Flammable items, such as fuel (propane, lamp oil, solvents, gasoline, etc.), may not be stored in rooms or around residence halls. Items that require an open flame, operate on fuel, or produce heat, such as Bunsen burners, lighted candles, incense, and alcohol burners, are prohibited. Candles, incense, and other items producing an open flame may not be burned in the residence halls, except as part of a regulated religious ceremony approved in advance by Environmental Health and Safety.


  • Never leave food unattended. A serious fire can start in just seconds.
  • Wear short or tight-fitting sleeves rather than loose long sleeves when you cook.
  • Keep towels, pot holders and curtains away from flames.
  • Never use the range or oven as a space heater.
  • Double-check the kitchen before you go to bed or leave the house.

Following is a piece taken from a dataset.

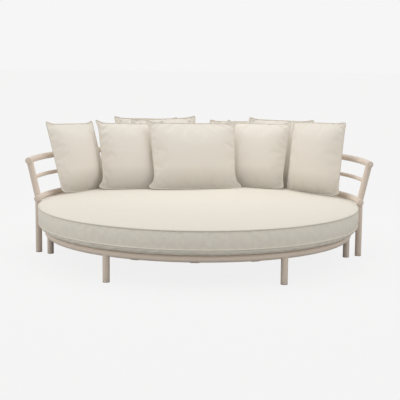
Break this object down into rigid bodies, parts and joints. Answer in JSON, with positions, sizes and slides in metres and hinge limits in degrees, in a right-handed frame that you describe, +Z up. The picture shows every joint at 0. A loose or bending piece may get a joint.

  • If you must smoke, smoke outside.
  • Do not smoke if you are drowsy.
  • Don’t smoke in bed.
  • Extinguish all smoking materials thoroughly. Put it out — all the way — every time!
  • Use ashtrays with a wide, stable base that is hard to tip or trip over. If it wobbles, it won’t work!
  • Douse ashtrays with water before emptying them in the trash.
  • If people smoke in your home, be sure to check for cigarettes butts near the furniture and under sofa cushions before you call it a night.

Maintaining your home

  • Keep electrical wiring in good condition. Use extension cords only rarely and temporarily.
  • Sleep with bedroom doors closed. Doors offer some protection from heat and smoke and slow a fire’s progress.
  • Maintain smoke alarms. Properly working smoke alarms more than double your chances of surviving a fire.
  • There should be functioning smoke alarms on every level of your residence. They are normally best placed outside bedrooms on the ceiling or high on a wall, at the top of open stairways, or at the bottom of enclosed stairs and near (but not in) the kitchen.
  • Smoke alarms should be tested and cleaned once a month and batteries checked or replaced at least once a year.
  • Detectors ordinarily should be replaced once every 10 years.

Have a plan

  • Develop a plan for responding to fire in or near the places that you occupy.
  • Discuss the plan with the people who share your area.
  • Notify caregivers and babysitters about your plan. Include pet care.
  • Practice using the plan. Review escape routes.
  • Identify alternate exits and be prepared to use them. Know what to do if the nearest exit is blocked or unsafe.
  • Locate or draw a picture showing escape routes for every room in your area and share it with those around you.
  • Make sure windows are not nailed or painted shut and that security gratings can be opened from the inside when necessary.
  • Prepare for the possibility that exit signs will be hard to see. Note exactly how many doors you will have to pass before you reach the nearest exit and an alternate. 
  • Upper floor windows should have fire escape ladders. Since they vary in design, check to be sure that you know where the ladders are and how to use them.
  • Post emergency numbers by every phone and on your cell. Be sure that everyone knows how to call for help.
  • Plan on a meeting place outside (e.g., per the building evacuation plan).
  • Hold fire drills every three months, especially if there are small children or disabled persons present. Hold some drills during nighttime hours.

Get a kit

  • Get a kit with essentials ready to grab and go in case of fire.